Well?” somebody yelled.

That one word pissed me off for an entire set: I’ll [crack] show [thud] you [crash] fuckers [crack]. But it didn’t matter. Cop Shoot Cop blew us off the stage anyway, their dual drummers clattering a found-object cacophony of wire frames, steel barrels, high-tension wires, and, God, I don’t know, probably some stolen 50-foot concrete sewer pipes. I sat at the club’s long bar, awed and chagrined. It was a useful lesson: There’s always someone better than you, waiting in the wings to come on next. And who knows whether they’ll get remembered, either?

I never played CBGB again: I left for California soon afterward. And I don’t remember much else from the night, except packing up. I was admiring the walls backstage, which were caked with thousands of band graffiti into an amazing crazed topography of Sharpie, ballpoint, and pen-knife scratchings. We dutifully added ours.
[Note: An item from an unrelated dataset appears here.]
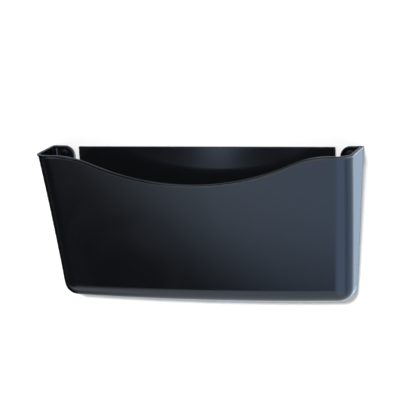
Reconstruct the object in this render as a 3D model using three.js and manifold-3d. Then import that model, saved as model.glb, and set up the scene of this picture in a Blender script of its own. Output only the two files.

As I lugged an armload of drum hardware out, I turned to Poem Rocket’s bassist.

“If this place ever closes, they should give that backstage wall to the Historical Society.”

“That won’t happen,” she said.

I was about to protest—conservators can move Roman frescoes, why not Manhattan drywall?—but then I realized that maybe she meant that the closure would never happen. And for a long time, longer than thousands of half-employed musicians could have ever guessed, it seemed to be true.